“It’s more math than art,” says Danny Machuca, a senior chess associate at the Chess Club and Scholastic Center of Saint Louis. Though “checkmate” might not be a word in your vocabulary, it soon could be with help from Machuca, ranked Class A, in the world’s 95th percentile. He helped piece together the lingo.
Opening/Middle Game/End Game: 1. Work to get your king to safety, then give your pieces something to do (i.e., move them out, one by one). 2. Start to make more aggressive plays, and break the boundary of the two halves—the two kingdoms. 3. Move with checking in mind, and aim to reach the back rank (the back row).
En Passant: A move used by more advanced players that harks back to more archaic rules, when the pawn was only allowed one space on the first move. This allows a pawn that lands next to another pawn to capture it laterally rather than diagonally.

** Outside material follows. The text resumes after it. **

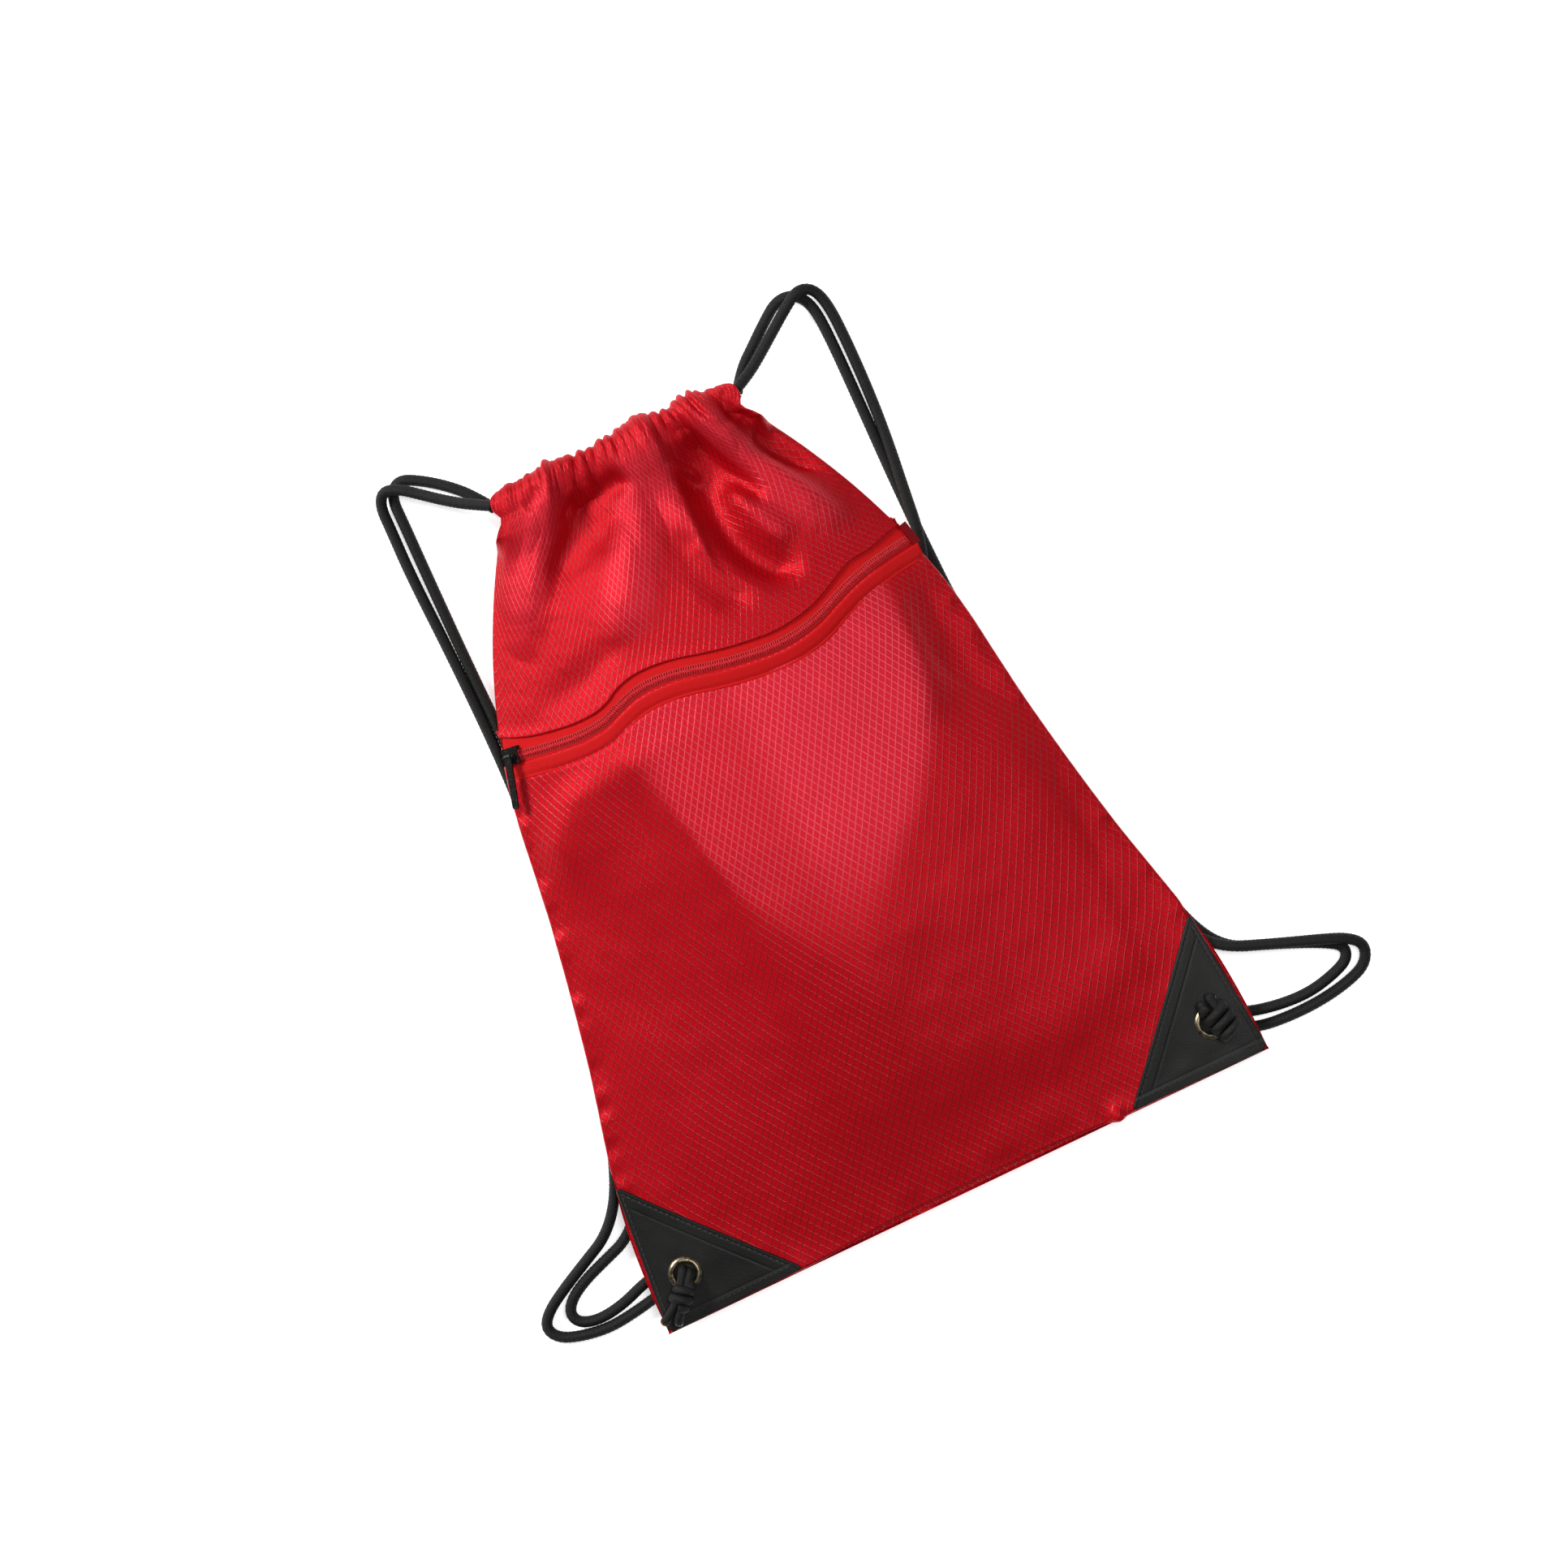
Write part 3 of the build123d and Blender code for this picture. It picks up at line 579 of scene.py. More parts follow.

4 Center Squares: Move your pieces toward the board’s center squares, so they’ll have maximum mobility. Control the center while working to move toward safety.
Promotion: If one of your pawns reaches the back rank, you may replace it—or promote it—with a more powerful piece, usually the queen, which then has more mobility to check. (Promotion to anything other than a queen is called “underpromotion.”)
F2 and F7: These spaces, on each side of the board, are the most vulnerable (they are occupied by pawns) until castling (see below) occurs.
Castling: A multistep approach to protecting your king. It’s the only time a king may move two spaces and the rook may jump a piece. Move the pawn to make way for the bishop, then move out the knight and bishop, making way for the king and rook to jump the king’s hat.
A Chess Piece Primer
Pawn: Pawns may only move forward one square, with two exceptions: 1. On the first move, they may move forward two squares. 2. Pawns may move forward diagonally when capturing an opponent’s chess piece.
Rook: The rook may move forward, backward, left, or right in straight lines from one to seven squares.
Knight: The knight moves in an L-shaped pattern, either one square in a given direction and then two in the perpendicular direction or vice versa. The knight may jump over other pieces to reach its destination.
Bishop: The bishop may move diagonally in a straight line for any number of squares.
Queen: The queen may move in any direction on a straight or diagonal path but may not jump over other pieces.
King: The king may move one square in any direction. The goal is to avoid putting the king in “check,” any position in which it can be captured by the opponent.
The Chess Club and Scholastic Center of Saint Louis hosts the U.S. Championship April 17–30.